• Stated problem:
Begin with the first line of the listing and quote every line through the one containing "end_bar_nose_height = 4.2"; give only those lines.

• Extracted data:
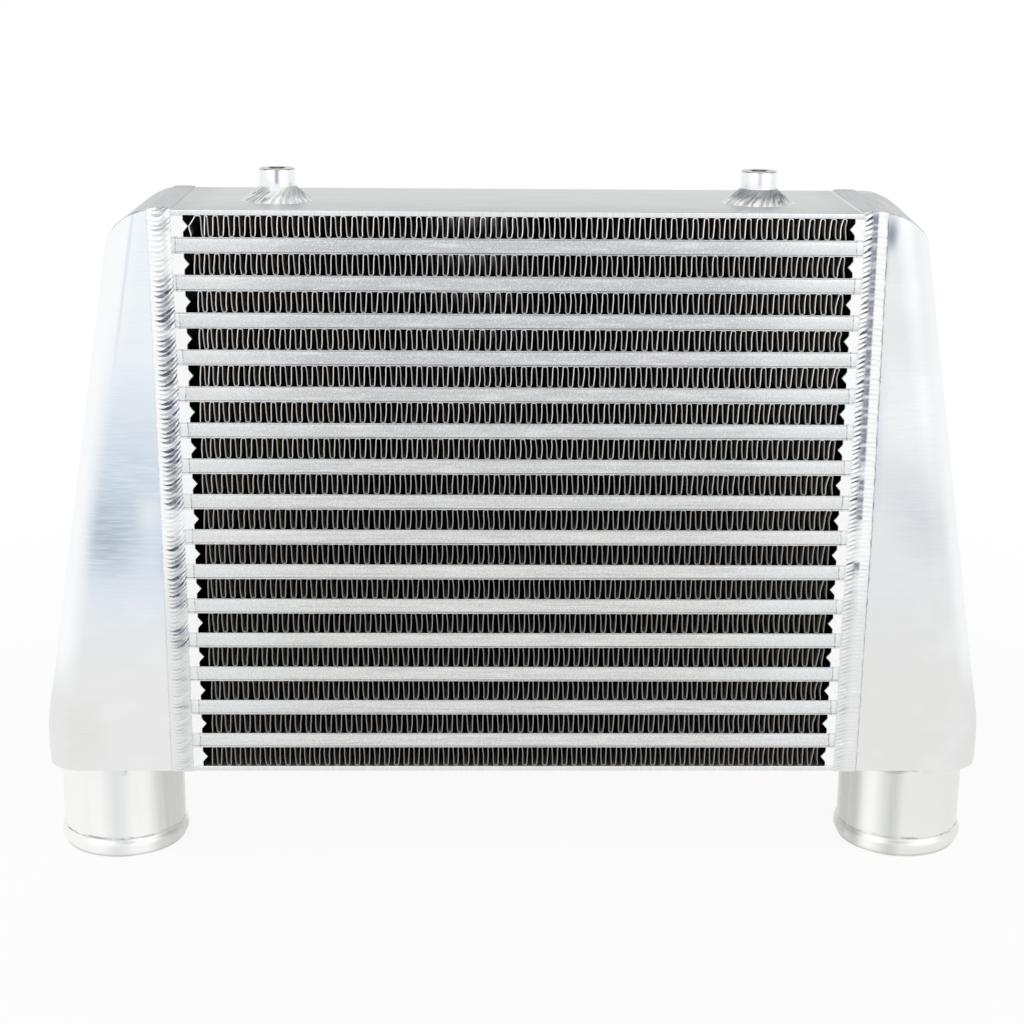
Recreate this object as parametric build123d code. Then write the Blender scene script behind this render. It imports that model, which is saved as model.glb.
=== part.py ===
from build123d import *
import math
import os

# Bar-and-plate intercooler with two end tanks, millimetres, +Z up.
# X runs from the left tank to the right tank, and Y from the front face to the
# back face.  The origin is under the middle of the part, at the height of the
# two port ends that it stands on.

# ---- Core: air rows and charge-air rows brazed between two plates -----------
core_width = 338.0            # joint plane to joint plane
core_depth = 88.9             # 3.5 in, front face to back face
air_rows = 16
air_row_height = 10.25
sheet_thickness = 0.5         # parting sheet
long_bar_height = 6.65        # closes the front or back of a charge-air row
long_bar_depth = 8.0
plate_thickness = 2.6         # top plate and bottom plate

# ---- Short bars that close the two ends of every air row --------------------
end_bar_width = 10.9          # joint plane to the flat inner face
end_bar_nose = 2.0            # how far the pointed nose stands proud of it
end_bar_nose_height = 4.2

# ---- Corrugated fins --------------------------------------------------------
fin_waves = 20
fin_gauge = 0.4
fin_recess = 0.8              # behind the front and back faces of the bars
fin_end_gap = 0.4             # between the last bend and the nose of the bar
turbulator_waves = 3
turbulator_gauge = 0.5
turbulator_recess = 2.0       # behind the joint plane

# ---- End tanks: folded wall, curved cap, flat floor -------------------------
tank_wall = 3.0
tank_half_span = 238.6        # middle of the part to the outer wall, at the floor
tank_shoulder = 201.3         # the same, where the shoulder level is
tank_shoulder_level = 245.2   # above the tank's floor
tank_skirt = 22.0             # height of the upright wall over the floor
tank_bend_radius = 19.0       # upright outer edges, front and back
arch_centre_out = 1.0         # axis of the curved cap, outboard of the joint
arch_centre_down = 28.8       # and below the core's top
right_cap_skew = 3.9          # degrees: this cap stands wider at the back

# ---- Hose ports: 2.5 in pipe with a rolled bead at its end ------------------
port_offset = 206.8           # middle of the part to the pipe's axis
port_length = 54.8
port_radius = 31.75
port_bore_radius = 29.75
port_hole_radius = 28.5       # in the tank's floor, a step inside the bore
bead_radius = 33.4
bead_level = 6.6              # crest of the bead above the pipe's end
bead_start = 10.0
lip_level = 2.6
lip_radius = 32.2
lip_end_radius = 30.3

# ---- Mounting bungs with a blind tapped hole for an M8 screw ----------------
bung_offset = 117.3
bung_forward = 5.0            # in front of the middle of the core's depth
bung_radius = 8.75
bung_height = 15.4
bung_hole_radius = 3.4
bung_hole_depth = 12.0

# ---- Weld beads -------------------------------------------------------------
seam_width = 10.8
seam_height = 2.2
seam_ground_height = 0.4      # what a disc leaves of the bead above and below
bung_weld_radius = 17.5
bung_weld_height = 7.0
port_weld_leg = 2.4

# ---- Levels and spans worked out from the sizes above -----------------------
tube_rows = air_rows - 1
tube_height = long_bar_height + 2 * sheet_thickness
row_pitch = air_row_height + tube_height
core_height = 2 * plate_thickness + air_rows * air_row_height + tube_rows * tube_height
core_floor = port_length
core_top = core_floor + core_height
joint = core_width / 2
half_depth = core_depth / 2
first_row_floor = core_top - plate_thickness - air_row_height

os.makedirs("parts", exist_ok=True)


def block(width, depth, height, x, y, floor):
    """A box centred on x and y that stands on the level called floor."""
    return Pos(x, y, floor + height / 2) * Box(width, depth, height)


def corrugation(waves, run, height, gauge):
    """Outline of a zigzag sheet, centred on its run, from 0 up to its height.

    Both edges of the sheet follow the same zigzag, one above the other, so the
    crests touch the sheets over and under it and the walls keep one gauge.
    """
    step = run / (2 * waves)
    wall_run = math.hypot(step, height)
    rise = gauge * wall_run / step
    across = [-run / 2 + step * number for number in range(2 * waves + 1)]
    levels = [(height - rise) * (number % 2) for number in range(2 * waves + 1)]
    lower = list(zip(across, levels))
    upper = [(place, level + rise) for place, level in lower]
    return lower + upper[::-1]


def air_fin(floor):
    """One corrugated fin: its passages run from the front face to the back."""
    run = core_width - 2 * (end_bar_width + end_bar_nose + fin_end_gap)
    length = core_depth - 2 * fin_recess
    outline = corrugation(fin_waves, run, air_row_height, fin_gauge)
    sheet = Plane.XZ * make_face(Polyline(*outline, close=True))
    return Pos(0, length / 2, floor) * extrude(sheet, length)


def turbulator(floor):
    """The inner fin of a charge-air row: its passages run from tank to tank."""
    run = core_depth - 2 * long_bar_depth
    length = core_width - 2 * turbulator_recess
    outline = corrugation(turbulator_waves, run, long_bar_height, turbulator_gauge)
    sheet = Plane.YZ * make_face(Polyline(*outline, close=True))
    return Pos(-length / 2, 0, floor) * extrude(sheet, length)


def charge_tube(floor):
    """Two parting sheets with a long bar between them at the front and back."""
    bar_place = half_depth - long_bar_depth / 2
    bar_floor = floor + sheet_thickness
    return Compound([
        block(core_width, core_depth, sheet_thickness, 0, 0, floor),
        block(core_width, long_bar_depth, long_bar_height, 0, -bar_place, bar_floor),
        block(core_width, long_bar_depth, long_bar_height, 0, bar_place, bar_floor),
        block(core_width, core_depth, sheet_thickness, 0, 0, bar_floor + long_bar_height),
    ])


def end_bar(side, floor):
    """A short bar with a pointed nose that faces the fin, as deep as the core."""
    face = joint - end_bar_width
    tip = face - end_bar_nose
    middle = air_row_height / 2
    outline = [
        (side * joint, 0),
        (side * face, 0),
        (side * face, middle - end_bar_nose_height / 2),
        (side * tip, middle),
        (side * face, middle + end_bar_nose_height / 2),
        (side * face, air_row_height),
        (side * joint, air_row_height),
    ]
    profile = Plane.XZ * make_face(Polyline(*outline, close=True))
    return Pos(0, half_depth, floor) * extrude(profile, core_depth)


# The outer wall of a tank is one straight slope above its upright skirt.
wall_run = tank_half_span - tank_shoulder
wall_rise = tank_shoulder_level - tank_skirt
wall_length = math.hypot(wall_run, wall_rise)
arch_axis = (joint + arch_centre_out, core_top - arch_centre_down)
above_skirt = arch_axis[1] - core_floor - tank_skirt
wall_at_axis = tank_half_span - above_skirt * wall_run / wall_rise
arch_radius = (wall_at_axis - arch_axis[0]) * wall_rise / wall_length


def tank_sleeve(inset):
    """The folded wall of a right tank, left tall, and moved in by the inset.

    The side view is drawn first and made as deep as the core, and then its two
    upright outer edges are bent round, front and back.
    """
    floor = core_floor + inset
    skirt = core_floor + tank_skirt
    top = core_top + arch_centre_down
    outer = tank_half_span - inset
    shift = inset * wall_length / wall_rise
    top_outer = tank_half_span - (top - skirt) * wall_run / wall_rise - shift
    inner = joint - inset
    outline = [(inner, floor), (outer, floor), (outer, skirt), (top_outer, top), (inner, top)]
    side_view = Plane.XZ * make_face(Polyline(*outline, close=True))
    depth = core_depth - 2 * inset
    slab = Pos(0, depth / 2, 0) * extrude(side_view, depth)
    wall_edges = [
        edge for edge in slab.edges()
        if abs(abs(edge.center().Y) - depth / 2) < 0.01
        and edge.center().X > top_outer - 1
        and abs(edge.tangent_at(0.5).Z) > 0.5
    ]
    return fillet(wall_edges, tank_bend_radius - inset)


def tank_cap(inset, skew):
    """The space under the curved cap of a right tank, moved in by the inset."""
    radius = arch_radius - inset
    top = core_top - inset
    land = arch_axis[0] + math.sqrt(radius ** 2 - (top - arch_axis[1]) ** 2)
    lean = math.atan2(wall_run, wall_rise)
    start_angle = math.atan2(top - arch_axis[1], land - arch_axis[0])
    middle_angle = (start_angle + lean) / 2
    middle = polar_point(arch_axis, radius, middle_angle)
    finish = polar_point(arch_axis, radius, lean)
    inner = joint - core_depth / 4
    outer = tank_half_span + core_depth / 4
    base = core_floor - inset
    edges = [
        Polyline((outer, finish[1]), (outer, base), (inner, base), (inner, top), (land, top)),
        ThreePointArc((land, top), middle, finish),
        Line(finish, (outer, finish[1])),
    ]
    side_view = Plane.XZ * make_face(edges)
    space = Pos(0, core_depth, 0) * extrude(side_view, 2 * core_depth)
    hinge = Axis((joint, -half_depth, 0), (0, 0, 1))
    return space.rotate(hinge, -skew)


def polar_point(centre, radius, angle):
    """The point at this radius and angle, in radians, about the centre."""
    return (centre[0] + radius * math.cos(angle), centre[1] + radius * math.sin(angle))


def end_tank(skew):
    """A hollow right tank, open to the core, with the port's hole in its floor."""
    shell = tank_sleeve(0) & tank_cap(0, skew)
    chamber = tank_sleeve(tank_wall) & tank_cap(tank_wall, skew)
    hole = Pos(port_offset, 0, core_floor) * Cylinder(port_hole_radius, 3 * tank_wall)
    return shell - chamber - hole


def hose_port(side):
    """A pipe turned in one profile: bore, wall, rolled bead and rounded end."""
    outline = [
        (port_bore_radius, 0),
        (lip_end_radius, 0),
        (lip_radius, lip_level),
        (bead_radius, bead_level),
        (port_radius, bead_start),
        (port_radius, port_length),
        (port_bore_radius, port_length),
    ]
    profile = Plane.XZ * make_face(Polyline(*outline, close=True))
    return Pos(side * port_offset, 0, 0) * revolve(profile, Axis.Z)


def mounting_bung(side):
    """A turned boss that stands on the top plate, with its tapped hole."""
    place = Pos(side * bung_offset, -bung_forward, core_top)
    upright = (Align.CENTER, Align.CENTER, Align.MIN)
    hanging = (Align.CENTER, Align.CENTER, Align.MAX)
    boss = Cylinder(bung_radius, bung_height, align=upright)
    hole = Pos(0, 0, bung_height) * Cylinder(bung_hole_radius, bung_hole_depth, align=hanging)
    return place * (boss - hole)


def bung_weld(side):
    """A wide fillet of weld round the foot of a bung."""
    outline = [(bung_radius, 0), (bung_weld_radius, 0), (bung_radius, bung_weld_height)]
    profile = Plane.XZ * make_face(Polyline(*outline, close=True))
    return Pos(side * bung_offset, -bung_forward, core_top) * revolve(profile, Axis.Z)


def port_weld(side):
    """A fillet of weld between the pipe and the tank's floor.

    It stops flush with the tank's outer wall, which stands close to the pipe.
    """
    outline = [
        (port_radius, core_floor),
        (port_radius + port_weld_leg, core_floor),
        (port_radius, core_floor - port_weld_leg),
    ]
    profile = Plane.XZ * make_face(Polyline(*outline, close=True))
    ring = Pos(side * port_offset, 0, 0) * revolve(profile, Axis.Z)
    under_tank = block(2 * tank_half_span, core_depth, core_floor, 0, 0, 0)
    return ring & under_tank


def seam_runs():
    """Four spaces round the core, front, back, top and bottom, that meet in mitres.

    Each is a trapezium in the end view, and holds the weld run of its own side.
    """
    reach = 4 * seam_height
    spaces = []
    for way in (-1, 1):
        face = way * half_depth
        far = face + way * reach
        spaces.append([(face, core_floor), (far, core_floor - reach),
                       (far, core_top + reach), (face, core_top)])
    for level, way in ((core_floor, -1), (core_top, 1)):
        far = level + way * reach
        spaces.append([(-half_depth, level), (-half_depth - reach, far),
                       (half_depth + reach, far), (half_depth, level)])
    return spaces


def seam_weld(side):
    """The bead over the joint of core and tank: one run of weld on each side.

    Rectangles that grow to the bead's height and shrink back are lofted from
    one toe to the other, which makes the bead wrap the core's corners. The runs
    above and below the core are then ground down nearly flush.
    """
    steps = 6
    frames = []
    for number in range(steps + 1):
        share = 2 * number / steps - 1
        proud = seam_height * (1 - share ** 2)
        across = side * joint + share * seam_width / 2
        frame = Rectangle(core_depth + 2 * proud, core_height + 2 * proud)
        frames.append(Plane.YZ.offset(across) * frame)
    laid = Pos(0, 0, core_floor + core_height / 2) * loft(frames, ruled=True)
    ground_low = core_floor - seam_ground_height
    ground_span = core_height + 2 * seam_ground_height
    ground = block(2 * core_width, 2 * core_depth, ground_span, 0, 0, ground_low)
    wrapped = laid & ground
    port_space = Pos(side * port_offset, 0, core_floor) * Cylinder(
        port_radius + port_weld_leg, 4 * seam_height
    )
    runs = []
    for outline in seam_runs():
        space = extrude(Plane.YZ * make_face(Polyline(*outline, close=True)), core_width, both=True)
        runs.append((wrapped & space) - port_space)
    return Compound(runs)


def save(name, shape):
    """Write one node of the assembly to its own file."""
    export_step(shape, f"parts/{name}.step")


# Core, from the top down: an air row, then a charge-air row, and so on.
for row in range(air_rows):
    floor = first_row_floor - row * row_pitch
    save(f"air_fin_{row + 1:02d}", air_fin(floor))
for row in range(tube_rows):
    floor = first_row_floor - tube_height - row * row_pitch
    save(f"charge_tube_{row + 1:02d}", charge_tube(floor))
    save(f"turbulator_{row + 1:02d}", turbulator(floor + sheet_thickness))
for name, side in (("left", -1), ("right", 1)):
    floors = [first_row_floor - row * row_pitch for row in range(air_rows)]
    save(f"{name}_end_bars", Compound([end_bar(side, floor) for floor in floors]))
save("top_plate", block(core_width, core_depth, plate_thickness, 0, 0, core_top - plate_thickness))
save("bottom_plate", block(core_width, core_depth, plate_thickness, 0, 0, core_floor))

# Tanks, ports and the beads that join them to the core.
save("left_tank", mirror(end_tank(0), Plane.YZ))
save("right_tank", end_tank(right_cap_skew))
for name, side in (("left", -1), ("right", 1)):
    save(f"{name}_port", hose_port(side))
    save(f"{name}_seam_weld", seam_weld(side))
save("port_welds", Compound([port_weld(-1), port_weld(1)]))

# Bungs on the top plate.
save("mounting_bungs", Compound([mounting_bung(-1), mounting_bung(1)]))
save("bung_welds", Compound([bung_weld(-1), bung_weld(1)]))
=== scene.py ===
import math

import bmesh
import bpy
import numpy as np
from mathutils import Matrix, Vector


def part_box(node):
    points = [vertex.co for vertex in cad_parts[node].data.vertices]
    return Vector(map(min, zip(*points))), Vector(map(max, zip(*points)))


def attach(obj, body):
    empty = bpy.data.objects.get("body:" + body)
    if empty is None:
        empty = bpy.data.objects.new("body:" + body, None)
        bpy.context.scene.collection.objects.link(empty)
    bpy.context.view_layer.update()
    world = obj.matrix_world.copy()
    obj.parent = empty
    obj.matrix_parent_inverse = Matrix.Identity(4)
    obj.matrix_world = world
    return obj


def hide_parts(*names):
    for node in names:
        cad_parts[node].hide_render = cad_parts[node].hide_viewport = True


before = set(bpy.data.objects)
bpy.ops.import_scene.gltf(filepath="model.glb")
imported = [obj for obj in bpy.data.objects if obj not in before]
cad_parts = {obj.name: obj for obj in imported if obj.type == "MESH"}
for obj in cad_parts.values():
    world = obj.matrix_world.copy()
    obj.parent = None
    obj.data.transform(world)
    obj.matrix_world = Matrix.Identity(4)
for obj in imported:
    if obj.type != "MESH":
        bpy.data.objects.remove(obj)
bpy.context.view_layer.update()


# ---- Top and bottom plates --------------------------------------------------
# Two sheared aluminium plates close the brazed core above and below. They are
# left in their rolled finish, and a disc has cleaned their ends for the welds.

MM = 0.001


def span(node):
    """Lowest and highest corner of a CAD node, in millimetres."""
    low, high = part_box(node)
    return np.array(low) / MM, np.array(high) / MM


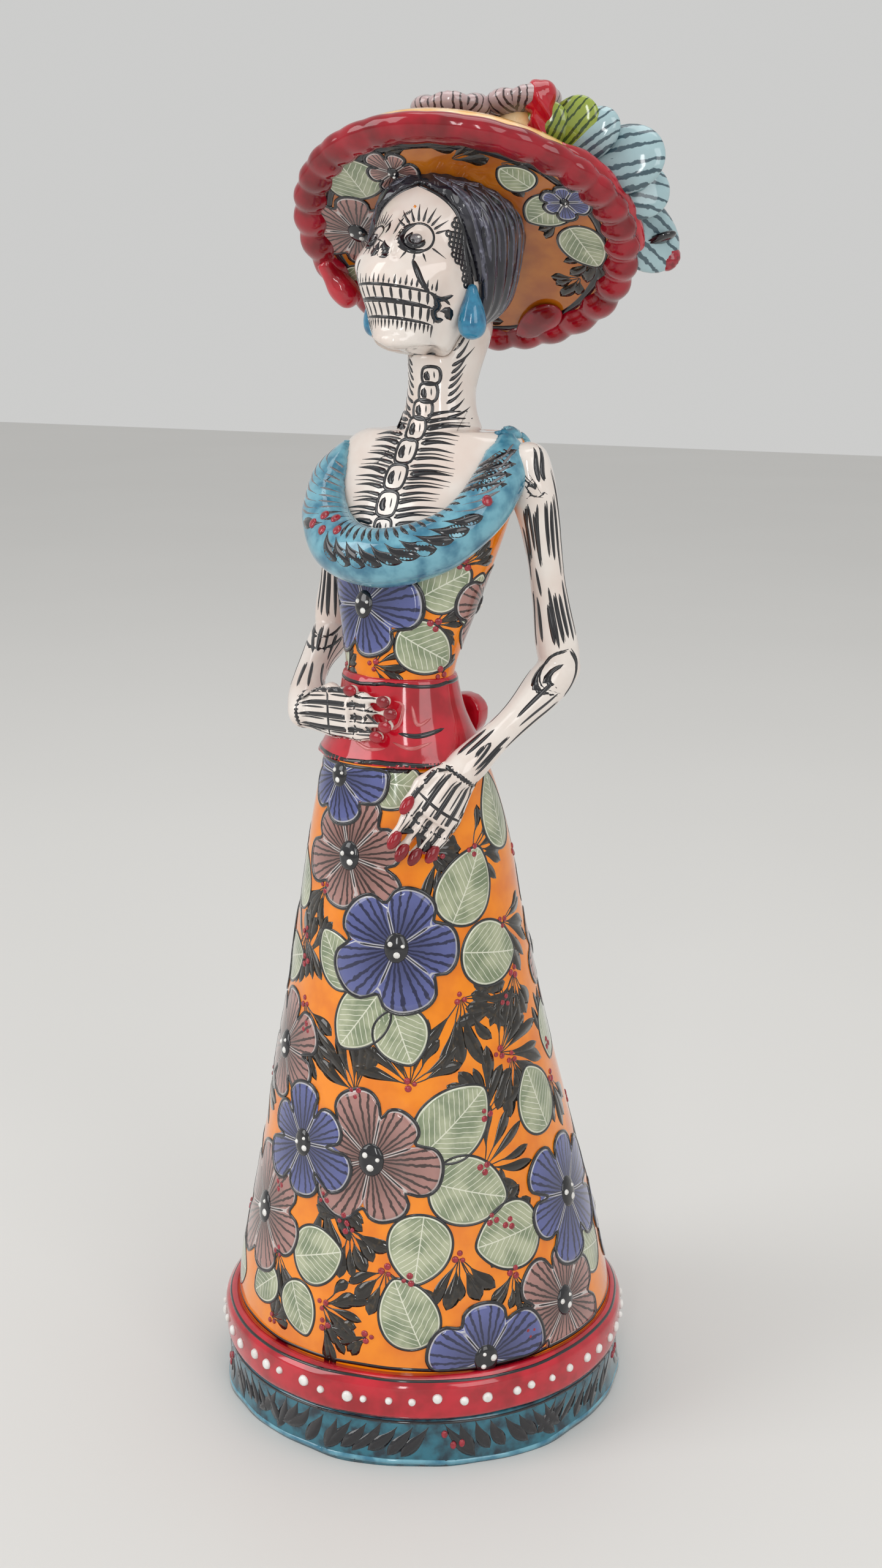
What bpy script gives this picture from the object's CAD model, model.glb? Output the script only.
import math

import bpy
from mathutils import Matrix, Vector, noise
from mathutils.bvhtree import BVHTree


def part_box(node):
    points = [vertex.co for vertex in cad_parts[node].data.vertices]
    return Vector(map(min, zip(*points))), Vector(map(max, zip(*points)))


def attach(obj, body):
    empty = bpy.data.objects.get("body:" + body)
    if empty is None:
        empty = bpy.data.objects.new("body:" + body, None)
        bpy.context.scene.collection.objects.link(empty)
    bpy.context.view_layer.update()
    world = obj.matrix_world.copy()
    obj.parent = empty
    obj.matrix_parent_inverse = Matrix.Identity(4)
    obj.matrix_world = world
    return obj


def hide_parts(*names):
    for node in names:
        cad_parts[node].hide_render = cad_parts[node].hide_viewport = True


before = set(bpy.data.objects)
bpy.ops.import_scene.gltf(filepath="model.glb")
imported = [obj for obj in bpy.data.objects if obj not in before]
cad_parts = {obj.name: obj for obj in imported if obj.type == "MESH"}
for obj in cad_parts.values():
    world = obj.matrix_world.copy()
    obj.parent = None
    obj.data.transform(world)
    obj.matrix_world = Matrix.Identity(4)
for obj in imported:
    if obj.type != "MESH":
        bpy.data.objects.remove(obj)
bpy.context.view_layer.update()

# Lengths here are in millimetres and angles in degrees. Meshes turn into metres as they are made.
MM = 0.001
# Right is the viewer's right and the figure's left: the figure faces -Y.
RIGHT = Vector((1, 0, 0))
BACK = Vector((0, 1, 0))
UP = Vector((0, 0, 1))
SCENE = bpy.context.scene


# ---- measuring the frame ----

def node_shape(*nodes):
    """The points and faces of some CAD nodes together."""
    points = []
    faces = []
    for node in nodes:
        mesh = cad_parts[node].data
        start = len(points)
        points += [v.co / MM for v in mesh.vertices]
        faces += [[start + i for i in polygon.vertices] for polygon in mesh.polygons]
    return points, faces


def centre_of(node):
    low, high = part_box(node)
    return (low + high) / 2 / MM


def floor_of(node):
    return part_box(node)[0].z / MM


def top_of(node):
    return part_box(node)[1].z / MM


# ---- small helpers that several shapes share ----

def wobble(seed, amount=1.0):
    """A steady number between -amount and amount for any seed; its three factors only scramble it."""
    return amount * math.sin(seed * 12.9898 + math.sin(seed * 78.233) * 3.1)


def whole_turn(count):
    """Angles in radians, evenly spread over a full turn."""
    return [2 * math.pi * i / count for i in range(count)]


def arc(wide, tall, turns, x=0.0, y=0.0):
    """Places on an ellipse about (x, y) at some angles in radians."""
    return [(x + wide * math.cos(turn), y + tall * math.sin(turn)) for turn in turns]


def loft_faces(loops, size, closed):
    """Faces over loops of size points each: the last loop joins the first when closed, or both are capped."""
    faces = []
    for i in range(loops if closed else loops - 1):
        here, there = i * size, (i + 1) % loops * size
        for k in range(size):
            n = (k + 1) % size
            faces.append([here + k, here + n, there + n, there + k])
    if not closed:
        end = (loops - 1) * size
        faces += [list(range(size))[::-1], list(range(end, end + size))]
    return faces


def ball_faces(rings, spokes):
    """Faces of a closed solid whose points are a pole, rings of points, and the other pole."""
    last = 1 + (rings - 1) * spokes
    faces = []
    for m in range(spokes):
        n = (m + 1) % spokes
        faces += [[0, 1 + m, 1 + n], [last + spokes, last + n, last + m]]
        for low in range(1, last, spokes):
            high = low + spokes
            faces.append([low + m, high + m, high + n, low + n])
    return faces


def turned(faces):
    """The same faces, looking the other way."""
    return [face[::-1] for face in faces]


def normals_of(shape):
    """The normal at each point of a shape."""
    mesh = bpy.data.meshes.new("raw")
    mesh.from_pydata(shape[0], [], shape[1])
    normals = [Vector(n.vector) for n in mesh.vertex_normals]
    bpy.data.meshes.remove(mesh)
    return normals


# ---- surfaces that are painted on ----

class Surface:
    """A skin that a place (a, b) is looked up on by casting a ray at it."""

    def __init__(self, shape, reach):
        self.tree = BVHTree.FromPolygons(*shape)
        self.reach = reach

    def hit(self, a, b):
        start, heading = self.ray(a, b)
        point, normal, _, _ = self.tree.ray_cast(start, heading)
        if point is None:
            point, normal, _, _ = self.tree.find_nearest(start + heading * self.reach * 0.7)
        return point, normal

    def spot(self, a, b, turn=0.0):
        return Spot(self, a, b, turn)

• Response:
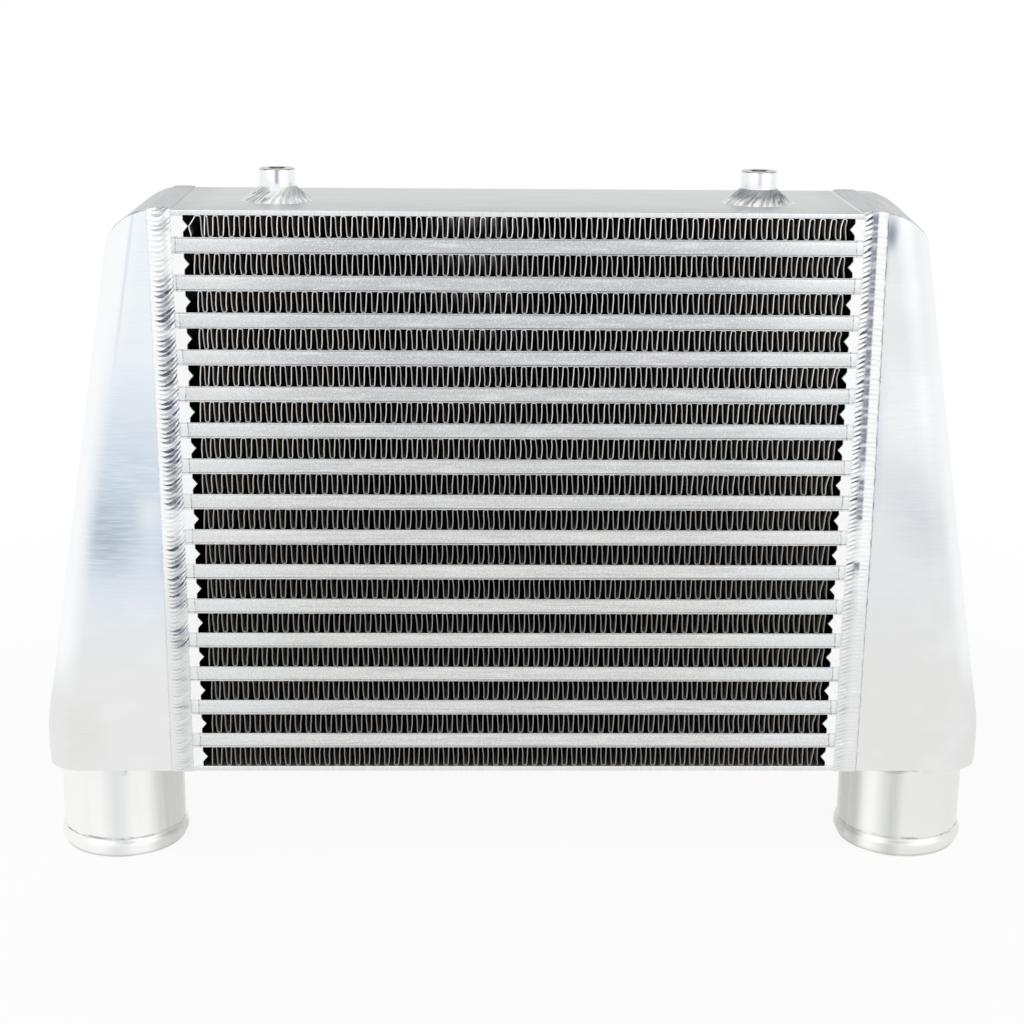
Recreate this object as parametric build123d code. Then write the Blender scene script behind this render. It imports that model, which is saved as model.glb.
=== part.py ===
from build123d import *
import math
import os

# Bar-and-plate intercooler with two end tanks, millimetres, +Z up.
# X runs from the left tank to the right tank, and Y from the front face to the
# back face.  The origin is under the middle of the part, at the height of the
# two port ends that it stands on.

# ---- Core: air rows and charge-air rows brazed between two plates -----------
core_width = 338.0            # joint plane to joint plane
core_depth = 88.9             # 3.5 in, front face to back face
air_rows = 16
air_row_height = 10.25
sheet_thickness = 0.5         # parting sheet
long_bar_height = 6.65        # closes the front or back of a charge-air row
long_bar_depth = 8.0
plate_thickness = 2.6         # top plate and bottom plate

# ---- Short bars that close the two ends of every air row --------------------
end_bar_width = 10.9          # joint plane to the flat inner face
end_bar_nose = 2.0            # how far the pointed nose stands proud of it
end_bar_nose_height = 4.2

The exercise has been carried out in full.